The painting's color scheme consists of black, mother-of-pearl, and silver. The title alludes to Ethel's gray silk evening dress, which is styled in the Parisian Belle Époque manner. The transparent, layered sleeves of the black bolero jacket evoke the appearance of a traditional Andalusian costume.

==Artist and model==
James McNeill Whistler was born in the United States in 1834, the son of George Washington Whistler, a railway engineer. In 1843, his father relocated the family to Saint Petersburg, Russia, where James received training in painting. After a stay in England, he returned to America to attend the US Military Academy at West Point in 1851. In 1855, he made his way back to Europe, determined to dedicate himself to painting. He settled in Paris at first, but in 1859 moved to London, where he would spend most of the remainder of his life. Although he returned to Paris from 1892 to 1901 and resided at 110 Rue du Bac, Paris, with his studio at the top of 86 Rue Notre Dame des Champs.

Ethel Birnie Philip was born at Chelsea, London, on 29 September 1861. She was the daughter of the sculptor John Birnie Philip and Frances Black. Her sister Beatrice (also called "Beatrix" or "Trixie') married Whistler in 1888. Ethel worked for a time in 1893–1894 as secretary to Whistler. She married Charles Whibley in 1896 in the garden of the house occupied by Whistler at Rue du Bac. Her sister Rosalind Birnie Philip succeeded Ethel as Whistler's secretary, and was appointed the artist's executrix at his death.

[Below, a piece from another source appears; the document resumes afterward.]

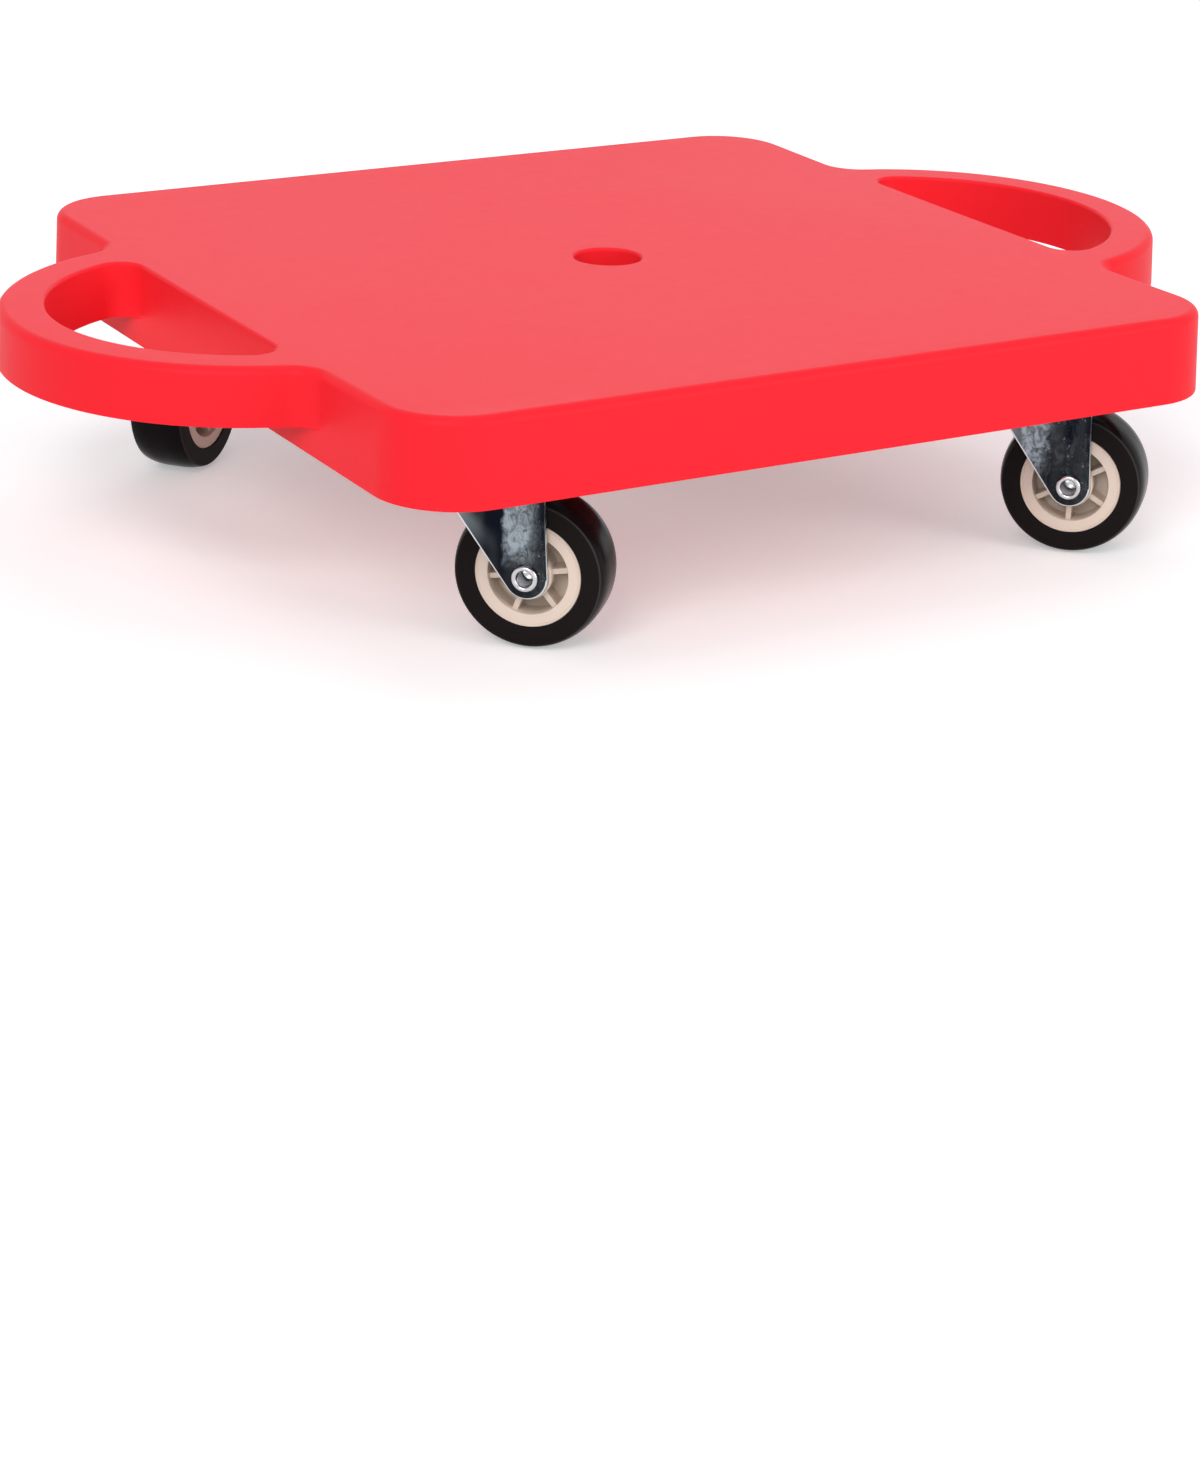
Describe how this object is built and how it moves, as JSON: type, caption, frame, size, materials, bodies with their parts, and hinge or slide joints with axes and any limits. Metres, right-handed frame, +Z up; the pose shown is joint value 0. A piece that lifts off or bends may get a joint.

Whistler painted a number of full-length portraits of Ethel, including Mother of Pearl and Silver: The Andalusian and the watercolour Rose and Silver: Portrait of Mrs Whibley; and other sketches and etchings of her titled as Miss Ethel Philip or Mrs Whibley.

==Creation==
Whistler commenced work on The Andalusian in London in 1888, the year Whistler married Beatrix, with the painting being completed in Paris in 1900.